Point is: Living with your love is AWESOME. Except there's this weird relationship where because you love them so much, they have the ability to annoy the hell out of you like no one else.
I think it has something to do with the sex......

4. Sex
This is not graphic. No dirty secrets shall be spilled here. (You have to get at LEAST two martinis in me before that happens ;) ) I will simply say this:
I am discovering that sex is important. It's important to have a lot of it. (I'm talking (ideally) at least every 48 hours here)
There's something about it that brings you closer* and makes you both happy** and your marriage...better.
It's kind of hard to explain. Just do it. Pun fully intended.

*Duh, right?
**Again, duh.

Saturday, July 7, 2012

On marriage.

Marriage is hard.
I say this a lot.
And it's not because I don't love my husband. I love him to death. He makes me giddy, and happy and he makes me feel so so loved. I think he might be the most amazing man I've ever known.
And I say that marriage is hard a lot (especially to my single, longing to be married friends) because I feel like it's important to be honest about marriage. There's still a perception that getting married is a fairy tale. That once your married your life is fun and romantic and giggly and just fantastic.
And parts of it (most of it even!)are.
But parts of it are days where the love of my life annoys the hell out of me.

So we're learning.

We're learning to fight cleanly.
Sometimes that means biting my tongue and NOT saying the witty but incredibly mean remark that pops into my head.

We're learning to fight openly.
Sometimes that means venting my emotions at him. We both yelled the other day in the car. This is remarkable because we try very hard to never yell at each other, and are mostly successful. It's important to fight cleanly, yes. But sometimes you can't be calm and clear. Sometimes, you just have to let your frustration out.

We're learning that making each other laugh during fights is the best thing in the world.
Oftentimes when we're arguing one of us will do something ridiculous or just veer off into another topic entirely. I'm sure it wouldn't work for most couples. But for us? It helps.

We're learning to be in close proximity, and touching, during fights.
It is very very hard for me to be mad at my husband when I'm holding his hand or hugging him. It takes away the anger and just leaves the issue.
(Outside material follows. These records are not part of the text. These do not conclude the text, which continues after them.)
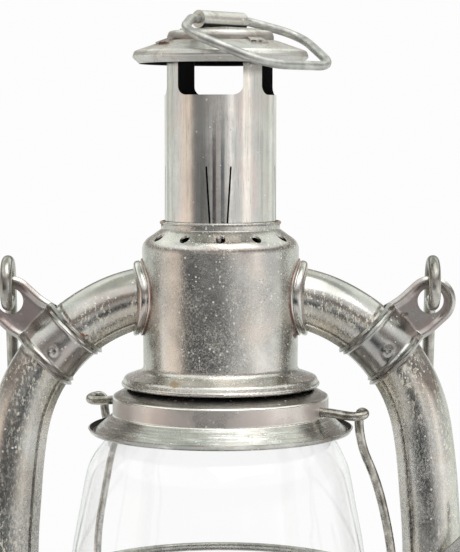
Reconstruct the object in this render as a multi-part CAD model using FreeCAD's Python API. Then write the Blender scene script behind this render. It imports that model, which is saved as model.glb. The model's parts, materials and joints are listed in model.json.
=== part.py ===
import FreeCAD, Part
import math
import os

# A tubular hurricane lantern of tinned sheet steel, in millimetres.
# The origin is on the lantern's axis, on the plane that it stands on. +Z is up.
# The side tubes lie in the XZ plane and -Y is the front.
# The globe carriage is modelled raised, with the globe cap under the skirt of the air chamber.

V = FreeCAD.Vector
UP = V(0, 0, 1)

# Sheet metal, wires and clearances
thin_sheet = 0.6
tank_sheet = 0.8
glass_wall = 1.8
running_gap = 0.05
moving_gap = 0.3
wire_radius = 1.5

# Tank and what stands on it
tank_radius = 68.0
tank_height = 46.0
tank_flat_border = 1.2
tank_shoulder_width = 12.0
tank_shoulder_drop = 1.4
tank_corner_drop = 1.5
foot_height = 4.0
foot_width = 8.0
tank_rib_radius = 1.1
low_rib_height = 6.0
high_rib_height = 30.0
collar_bore = 15.8
collar_wall = 1.2
collar_border = 4.0
collar_rise = 1.4

# Filler
filler_angle = -45.0
filler_offset = 0.5117
neck_radius = 11.0
neck_wall = 0.8
neck_flange = 2.5
neck_rise = 5.4
gasket_thickness = 1.6
cap_radius = 14.5
cap_skirt = 6.4
cap_flutes = 24

# Lower air drum, deck and guide
drum_radius = 32.8
drum_height = 20.5
guide_radius = 26.9
guide_height = 19.4
deck_holes = 24
deck_hole_radius = 1.1

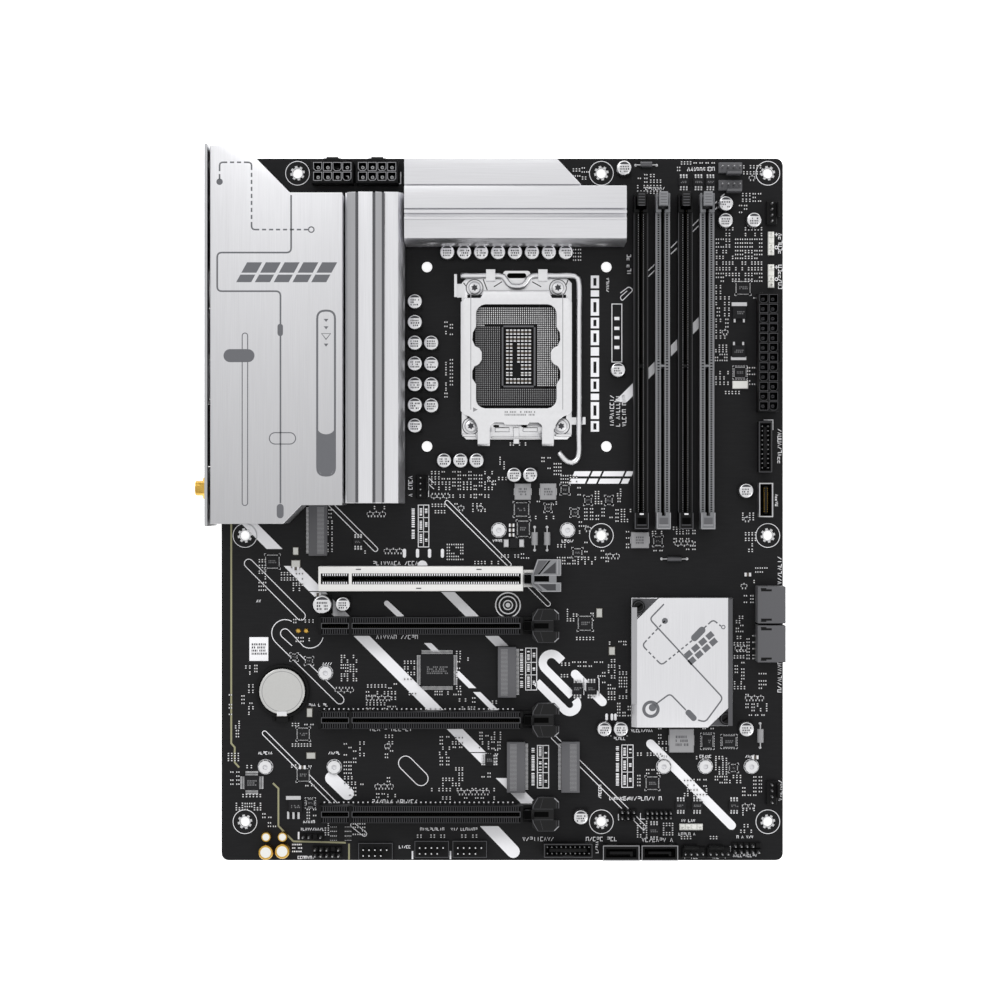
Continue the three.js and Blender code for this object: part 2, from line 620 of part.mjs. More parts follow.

But mainly we're practicing forgiveness. We fight sure, but two to five minutes after the fight, my husband has cracked a joke or I've said something wildly inappropriate and we're back to being us. Which to me, is what it's all about.

You're going to fight. It's normal. You live with this person, you have sex with this person*, and you spend a crap ton of time together. You're a family. So they're going to irritate you. The thing to remember is that you love them...even when they're in the midst of annoying the hell out of you.**

*I mean, hopefully.
**This is obviously much easier said then done.